Chargeback Arbitration Explained for Merchants in 2026
Mar 25, 2026
A chargeback arbitration case is where payment disputes stop being a back-and-forth and turn into a final ruling. For merchants, that matters because arbitration is usually expensive, slow, and hard to win without clean evidence.
Think of it like taking a refund dispute from customer support to a referee you can’t bargain with. If your business accepts card payments, especially through gateways, subscriptions, or fintech tools, you need to know when arbitration is worth the fight and when it’s smarter to stop the dispute earlier.
What chargeback arbitration means for a merchant
Chargeback arbitration is the last stage of a card dispute. It happens after the usual steps fail, which usually means the customer disputed the transaction, the issuer filed a chargeback, and the merchant answered with evidence. If the issuing bank still disagrees, the case can move to pre-arbitration, or in Mastercard’s flow, a second chargeback step. After that, the card network makes the final call.
If you need a refresher on the earlier stages, this chargeback lifecycle explained gives the full path from dispute to final decision.
What makes arbitration different is simple: the network decides who wins. At that point, Visa or Mastercard reviews the case file already submitted. In most cases, you can’t add new proof.
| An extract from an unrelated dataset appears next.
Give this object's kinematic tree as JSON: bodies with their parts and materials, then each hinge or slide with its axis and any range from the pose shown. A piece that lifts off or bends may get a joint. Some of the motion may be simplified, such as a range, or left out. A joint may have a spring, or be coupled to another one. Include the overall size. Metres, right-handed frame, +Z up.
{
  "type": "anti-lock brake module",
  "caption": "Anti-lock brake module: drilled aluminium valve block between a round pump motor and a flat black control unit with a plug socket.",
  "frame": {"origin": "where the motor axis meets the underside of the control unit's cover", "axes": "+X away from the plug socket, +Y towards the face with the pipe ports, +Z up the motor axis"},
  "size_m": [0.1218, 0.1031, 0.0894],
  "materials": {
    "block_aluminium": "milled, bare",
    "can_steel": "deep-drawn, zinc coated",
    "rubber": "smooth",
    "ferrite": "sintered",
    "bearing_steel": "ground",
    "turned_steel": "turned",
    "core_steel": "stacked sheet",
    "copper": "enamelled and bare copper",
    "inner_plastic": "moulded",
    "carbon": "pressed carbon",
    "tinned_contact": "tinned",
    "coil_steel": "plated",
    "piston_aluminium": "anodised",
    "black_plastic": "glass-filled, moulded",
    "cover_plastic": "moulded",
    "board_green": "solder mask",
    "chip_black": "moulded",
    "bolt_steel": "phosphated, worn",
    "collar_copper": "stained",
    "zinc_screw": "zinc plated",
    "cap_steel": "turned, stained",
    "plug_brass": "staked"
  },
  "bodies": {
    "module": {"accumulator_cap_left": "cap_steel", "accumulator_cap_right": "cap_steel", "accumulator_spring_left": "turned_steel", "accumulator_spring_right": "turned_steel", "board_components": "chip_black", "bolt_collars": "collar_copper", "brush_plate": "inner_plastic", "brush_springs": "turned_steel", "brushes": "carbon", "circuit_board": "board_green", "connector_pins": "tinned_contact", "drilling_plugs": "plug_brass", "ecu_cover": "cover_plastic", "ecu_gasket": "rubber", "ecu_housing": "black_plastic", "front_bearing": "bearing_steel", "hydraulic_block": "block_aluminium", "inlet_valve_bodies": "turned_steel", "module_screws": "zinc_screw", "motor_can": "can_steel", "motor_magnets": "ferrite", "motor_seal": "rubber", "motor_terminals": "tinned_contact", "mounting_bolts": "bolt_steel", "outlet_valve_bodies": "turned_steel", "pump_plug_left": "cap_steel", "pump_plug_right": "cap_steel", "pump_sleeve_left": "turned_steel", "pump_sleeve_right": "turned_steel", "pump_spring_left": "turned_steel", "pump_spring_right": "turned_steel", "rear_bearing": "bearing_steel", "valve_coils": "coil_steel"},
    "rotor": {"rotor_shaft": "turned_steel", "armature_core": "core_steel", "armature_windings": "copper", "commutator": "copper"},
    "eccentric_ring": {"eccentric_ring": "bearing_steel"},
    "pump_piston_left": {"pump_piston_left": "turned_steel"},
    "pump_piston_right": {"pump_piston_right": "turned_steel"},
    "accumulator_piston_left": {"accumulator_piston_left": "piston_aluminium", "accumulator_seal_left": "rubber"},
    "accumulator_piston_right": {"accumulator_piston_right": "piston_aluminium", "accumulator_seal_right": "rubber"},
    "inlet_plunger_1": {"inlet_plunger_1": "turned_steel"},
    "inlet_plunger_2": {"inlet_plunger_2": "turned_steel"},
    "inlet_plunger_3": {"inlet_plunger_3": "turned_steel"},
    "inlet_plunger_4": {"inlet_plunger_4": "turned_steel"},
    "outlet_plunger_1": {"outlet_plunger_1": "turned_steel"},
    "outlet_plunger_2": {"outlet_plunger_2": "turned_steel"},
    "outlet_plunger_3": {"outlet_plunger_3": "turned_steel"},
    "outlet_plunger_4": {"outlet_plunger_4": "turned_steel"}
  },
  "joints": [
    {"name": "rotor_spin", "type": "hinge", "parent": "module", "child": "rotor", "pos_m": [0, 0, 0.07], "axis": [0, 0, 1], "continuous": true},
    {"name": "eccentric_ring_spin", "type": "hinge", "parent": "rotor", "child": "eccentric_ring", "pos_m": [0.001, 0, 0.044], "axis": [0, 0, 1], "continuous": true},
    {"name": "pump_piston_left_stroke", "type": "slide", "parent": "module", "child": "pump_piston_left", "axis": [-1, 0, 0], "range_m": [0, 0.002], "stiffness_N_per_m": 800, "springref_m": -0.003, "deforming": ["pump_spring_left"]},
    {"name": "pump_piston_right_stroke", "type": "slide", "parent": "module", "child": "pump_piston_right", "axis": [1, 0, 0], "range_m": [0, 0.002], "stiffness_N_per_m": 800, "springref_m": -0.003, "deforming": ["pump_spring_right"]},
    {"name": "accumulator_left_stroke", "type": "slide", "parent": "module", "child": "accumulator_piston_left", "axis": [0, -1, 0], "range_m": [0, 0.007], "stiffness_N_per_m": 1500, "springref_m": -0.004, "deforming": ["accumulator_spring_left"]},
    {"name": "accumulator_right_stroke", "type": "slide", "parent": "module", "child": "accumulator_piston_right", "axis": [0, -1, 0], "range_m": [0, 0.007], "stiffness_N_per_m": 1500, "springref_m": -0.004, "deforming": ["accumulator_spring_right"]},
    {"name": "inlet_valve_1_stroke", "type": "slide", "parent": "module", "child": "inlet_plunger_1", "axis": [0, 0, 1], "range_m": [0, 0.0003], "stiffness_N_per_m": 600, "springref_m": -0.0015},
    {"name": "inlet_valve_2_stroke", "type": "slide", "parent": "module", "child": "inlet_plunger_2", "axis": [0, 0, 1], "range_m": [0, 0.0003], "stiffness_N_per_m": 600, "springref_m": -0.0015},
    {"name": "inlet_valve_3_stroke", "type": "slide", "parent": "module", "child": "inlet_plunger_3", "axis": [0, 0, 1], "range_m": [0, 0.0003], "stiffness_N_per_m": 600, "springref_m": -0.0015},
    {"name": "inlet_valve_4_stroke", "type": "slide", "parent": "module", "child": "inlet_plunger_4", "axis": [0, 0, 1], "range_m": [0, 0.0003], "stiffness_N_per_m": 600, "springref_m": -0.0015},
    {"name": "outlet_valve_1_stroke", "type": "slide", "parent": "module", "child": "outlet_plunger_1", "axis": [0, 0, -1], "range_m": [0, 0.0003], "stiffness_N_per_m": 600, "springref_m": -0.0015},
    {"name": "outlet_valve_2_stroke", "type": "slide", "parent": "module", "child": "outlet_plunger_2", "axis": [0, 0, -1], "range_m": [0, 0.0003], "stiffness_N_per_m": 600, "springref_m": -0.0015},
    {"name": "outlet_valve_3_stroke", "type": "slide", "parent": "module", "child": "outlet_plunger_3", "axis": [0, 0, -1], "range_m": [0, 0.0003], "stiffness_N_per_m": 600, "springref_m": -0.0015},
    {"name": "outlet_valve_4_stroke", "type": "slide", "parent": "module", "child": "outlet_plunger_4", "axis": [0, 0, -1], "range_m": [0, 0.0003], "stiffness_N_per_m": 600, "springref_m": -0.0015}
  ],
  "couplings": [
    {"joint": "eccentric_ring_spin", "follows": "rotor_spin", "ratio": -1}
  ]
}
That means weak documents, missing timestamps, unclear terms, or poor shipment records can sink the case before arbitration even starts.
According to recent industry summaries and network guidance, arbitration is final and binding. It also tends to favor the side with the cleaner record. If the evidence looks even, merchants often don’t get the benefit of the doubt. For a broader view, Stripe’s overview of how arbitration works across card networks is useful background.
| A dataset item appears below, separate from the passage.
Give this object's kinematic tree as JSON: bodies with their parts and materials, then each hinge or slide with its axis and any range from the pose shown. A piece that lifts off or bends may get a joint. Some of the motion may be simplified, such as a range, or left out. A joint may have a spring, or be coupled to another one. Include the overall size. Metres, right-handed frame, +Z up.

So, what does this mean in plain English? Arbitration is not your first line of defense. It’s your last resort.
How the arbitration process works in 2026
Most merchants see the same path: first chargeback, representment, pre-arbitration, then arbitration. The names change a bit by network, but the logic stays the same. You fight once, the issuer pushes back, and then the network steps in.

Here is the short version of the timing merchants care about most:
| Point that matters | Visa | Mastercard |
|---|---|---|
| Pre-arbitration or second chargeback window | Around 30 days | Often around 45 days |
| Arbitration filing window | About 10 days after pre-arbitration | About 45 days |
| Can you add new evidence at arbitration? | No | No |
These windows can vary by processor workflow, so always verify your setup. Still, the message is clear: response time is tight.
By the time a case reaches arbitration, your best chance to win usually came earlier, when you first built the evidence file.
Costs matter even more than timing. Recent 2026 guidance shows arbitration fees can run $500 or more, plus the disputed amount, plus internal labor. Even if you win, you still spent time on finance, support, and operations. In some cases, the dispute can still affect your overall dispute volume, which matters if you’re close to network thresholds or programs like Visa’s VAMP.
That is why the math often fails on low-value orders. Fighting a $40 order through arbitration is like hiring a moving crew to carry one chair. Unless the case has broader risk, like abuse from the same customer or a pattern tied to fraud, it’s rarely worth it.
For merchants dealing with changing rules, this 2026 chargeback rules guide is a helpful companion to processor documentation.
Why prevention beats arbitration for most merchants
The best arbitration strategy is to reach it less often. Recent 2025 industry data suggests about 45% of chargebacks are tied to fraud, but many others start with confusion, missed renewals, shipping issues, or a billing name the customer didn’t recognize. In other words, a lot of disputes can be stopped before they turn into network cases.
That starts with basics: clear descriptors, fast support, clean refund rules, delivery proof, and cancellation flows that don’t frustrate people. Early alert programs help even more because they give merchants a small window to act before a formal chargeback lands. If you want a plain-English explanation, here’s how Ethoca alerts work.
Chargebase fits into this prevention-first approach. It’s a chargeback prevention software and recovery platform built for merchants that want fewer disputes, not just better dispute responses. The platform connects with payment providers quickly, works with networks like Ethoca, Verifi CDRN, and RDR, and sends real-time alerts when a refund or rule-based action can stop a chargeback before it becomes official.

That matters for growing e-commerce and SaaS teams because manual dispute handling doesn’t scale well. Chargebase’s model is built around automation, configurable rules, and pay-per-alert pricing, so merchants can reduce chargebacks without building a large in-house dispute team. For many companies, that means fewer formal disputes, less lost revenue, and less time wasted on cases that shouldn’t have reached arbitration at all.
Chargebase also shares practical guidance on how to reduce your chargeback ratio, which is important because high ratios can lead to more scrutiny from processors and card networks.
The bottom line
Chargeback arbitration is the final stop in a dispute, and by 2026 it’s still a costly one. Merchants should treat it as a selective tool, not a default reaction. If the amount is small or the evidence is thin, prevention and early resolution usually win on cost and time. In short, the smartest move is often fewer disputes, not more fights, and that’s where chargeback prevention pays off most.